A run of records:
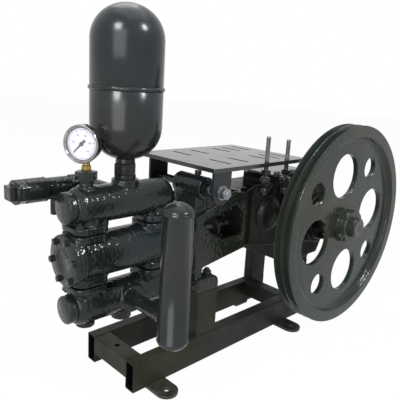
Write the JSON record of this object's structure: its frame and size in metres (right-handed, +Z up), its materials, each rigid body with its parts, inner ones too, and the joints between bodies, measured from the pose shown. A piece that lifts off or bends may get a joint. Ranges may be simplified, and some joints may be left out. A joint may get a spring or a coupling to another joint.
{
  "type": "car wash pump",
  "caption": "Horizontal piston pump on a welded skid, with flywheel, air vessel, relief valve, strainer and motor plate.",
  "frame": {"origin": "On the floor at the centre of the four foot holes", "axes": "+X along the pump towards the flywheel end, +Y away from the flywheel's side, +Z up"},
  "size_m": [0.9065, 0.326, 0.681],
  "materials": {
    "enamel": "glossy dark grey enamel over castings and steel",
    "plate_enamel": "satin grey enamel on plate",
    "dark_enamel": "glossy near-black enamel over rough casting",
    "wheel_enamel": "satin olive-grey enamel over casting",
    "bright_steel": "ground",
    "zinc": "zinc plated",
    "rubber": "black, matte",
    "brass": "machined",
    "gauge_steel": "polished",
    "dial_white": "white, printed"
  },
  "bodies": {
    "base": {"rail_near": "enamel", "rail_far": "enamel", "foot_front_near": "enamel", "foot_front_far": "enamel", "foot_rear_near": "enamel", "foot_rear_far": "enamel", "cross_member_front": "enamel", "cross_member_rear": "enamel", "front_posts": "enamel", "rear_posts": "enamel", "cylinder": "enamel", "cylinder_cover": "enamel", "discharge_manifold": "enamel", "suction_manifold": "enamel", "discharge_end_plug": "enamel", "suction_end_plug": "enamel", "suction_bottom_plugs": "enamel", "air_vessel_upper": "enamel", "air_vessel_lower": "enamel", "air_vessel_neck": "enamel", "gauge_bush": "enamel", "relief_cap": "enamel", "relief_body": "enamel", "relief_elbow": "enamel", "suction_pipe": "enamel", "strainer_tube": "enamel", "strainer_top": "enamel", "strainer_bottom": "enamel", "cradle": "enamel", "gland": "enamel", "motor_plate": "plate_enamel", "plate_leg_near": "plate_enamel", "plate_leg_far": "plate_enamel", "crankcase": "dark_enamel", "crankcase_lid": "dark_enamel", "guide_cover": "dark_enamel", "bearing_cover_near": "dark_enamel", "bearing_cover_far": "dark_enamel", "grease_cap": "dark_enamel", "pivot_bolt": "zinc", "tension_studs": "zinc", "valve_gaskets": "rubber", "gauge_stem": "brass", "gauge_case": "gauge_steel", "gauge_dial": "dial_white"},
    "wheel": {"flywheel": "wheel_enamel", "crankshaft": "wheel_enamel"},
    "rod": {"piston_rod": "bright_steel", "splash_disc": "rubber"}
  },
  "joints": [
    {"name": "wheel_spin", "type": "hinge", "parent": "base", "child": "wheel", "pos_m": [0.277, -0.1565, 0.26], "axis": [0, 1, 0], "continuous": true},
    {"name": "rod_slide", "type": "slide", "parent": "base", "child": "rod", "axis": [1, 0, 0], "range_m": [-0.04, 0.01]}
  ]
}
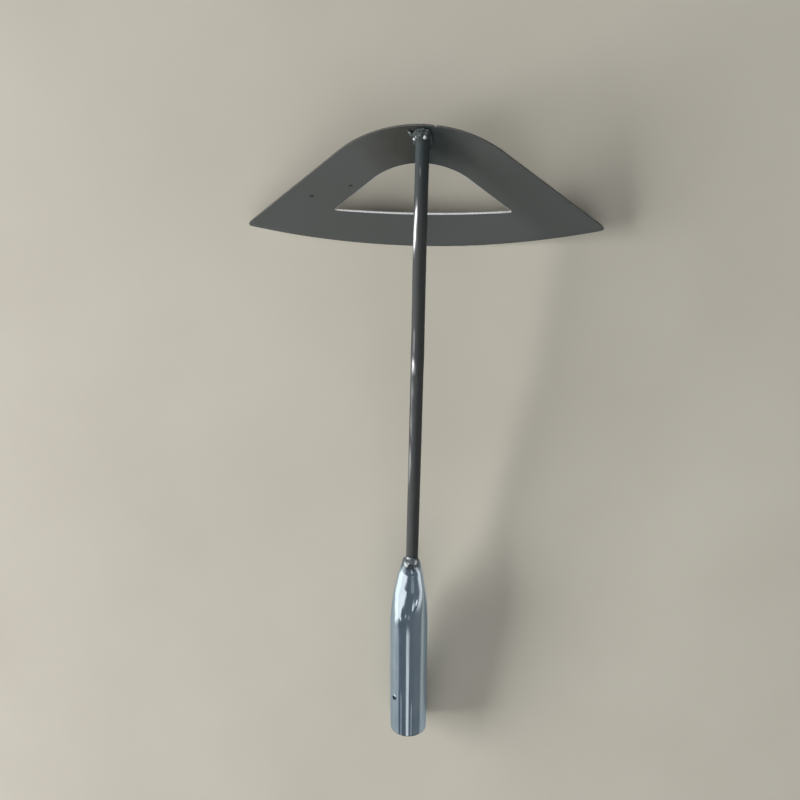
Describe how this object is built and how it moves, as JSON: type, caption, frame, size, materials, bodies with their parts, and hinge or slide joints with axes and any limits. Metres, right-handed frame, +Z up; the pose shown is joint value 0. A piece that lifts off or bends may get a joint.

• [Problem details] Extract every entry above as it appears.

• [Task result]
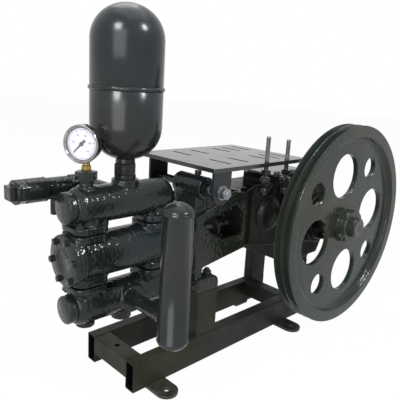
Write the JSON record of this object's structure: its frame and size in metres (right-handed, +Z up), its materials, each rigid body with its parts, inner ones too, and the joints between bodies, measured from the pose shown. A piece that lifts off or bends may get a joint. Ranges may be simplified, and some joints may be left out. A joint may get a spring or a coupling to another joint.
{
  "type": "car wash pump",
  "caption": "Horizontal piston pump on a welded skid, with flywheel, air vessel, relief valve, strainer and motor plate.",
  "frame": {"origin": "On the floor at the centre of the four foot holes", "axes": "+X along the pump towards the flywheel end, +Y away from the flywheel's side, +Z up"},
  "size_m": [0.9065, 0.326, 0.681],
  "materials": {
    "enamel": "glossy dark grey enamel over castings and steel",
    "plate_enamel": "satin grey enamel on plate",
    "dark_enamel": "glossy near-black enamel over rough casting",
    "wheel_enamel": "satin olive-grey enamel over casting",
    "bright_steel": "ground",
    "zinc": "zinc plated",
    "rubber": "black, matte",
    "brass": "machined",
    "gauge_steel": "polished",
    "dial_white": "white, printed"
  },
  "bodies": {
    "base": {"rail_near": "enamel", "rail_far": "enamel", "foot_front_near": "enamel", "foot_front_far": "enamel", "foot_rear_near": "enamel", "foot_rear_far": "enamel", "cross_member_front": "enamel", "cross_member_rear": "enamel", "front_posts": "enamel", "rear_posts": "enamel", "cylinder": "enamel", "cylinder_cover": "enamel", "discharge_manifold": "enamel", "suction_manifold": "enamel", "discharge_end_plug": "enamel", "suction_end_plug": "enamel", "suction_bottom_plugs": "enamel", "air_vessel_upper": "enamel", "air_vessel_lower": "enamel", "air_vessel_neck": "enamel", "gauge_bush": "enamel", "relief_cap": "enamel", "relief_body": "enamel", "relief_elbow": "enamel", "suction_pipe": "enamel", "strainer_tube": "enamel", "strainer_top": "enamel", "strainer_bottom": "enamel", "cradle": "enamel", "gland": "enamel", "motor_plate": "plate_enamel", "plate_leg_near": "plate_enamel", "plate_leg_far": "plate_enamel", "crankcase": "dark_enamel", "crankcase_lid": "dark_enamel", "guide_cover": "dark_enamel", "bearing_cover_near": "dark_enamel", "bearing_cover_far": "dark_enamel", "grease_cap": "dark_enamel", "pivot_bolt": "zinc", "tension_studs": "zinc", "valve_gaskets": "rubber", "gauge_stem": "brass", "gauge_case": "gauge_steel", "gauge_dial": "dial_white"},
    "wheel": {"flywheel": "wheel_enamel", "crankshaft": "wheel_enamel"},
    "rod": {"piston_rod": "bright_steel", "splash_disc": "rubber"}
  },
  "joints": [
    {"name": "wheel_spin", "type": "hinge", "parent": "base", "child": "wheel", "pos_m": [0.277, -0.1565, 0.26], "axis": [0, 1, 0], "continuous": true},
    {"name": "rod_slide", "type": "slide", "parent": "base", "child": "rod", "axis": [1, 0, 0], "range_m": [-0.04, 0.01]}
  ]
}
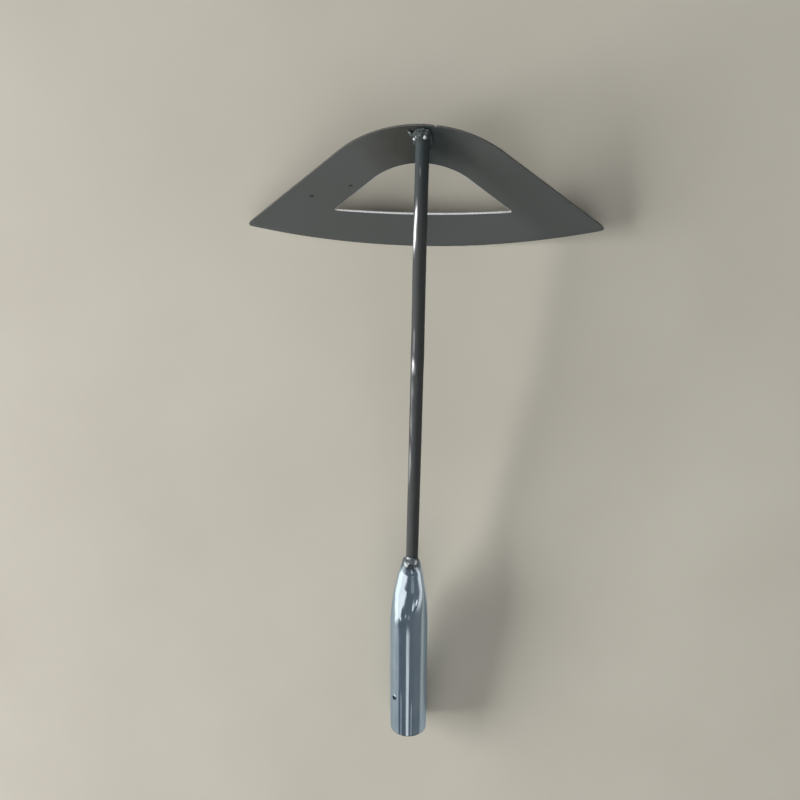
Describe how this object is built and how it moves, as JSON: type, caption, frame, size, materials, bodies with their parts, and hinge or slide joints with axes and any limits. Metres, right-handed frame, +Z up; the pose shown is joint value 0. A piece that lifts off or bends may get a joint.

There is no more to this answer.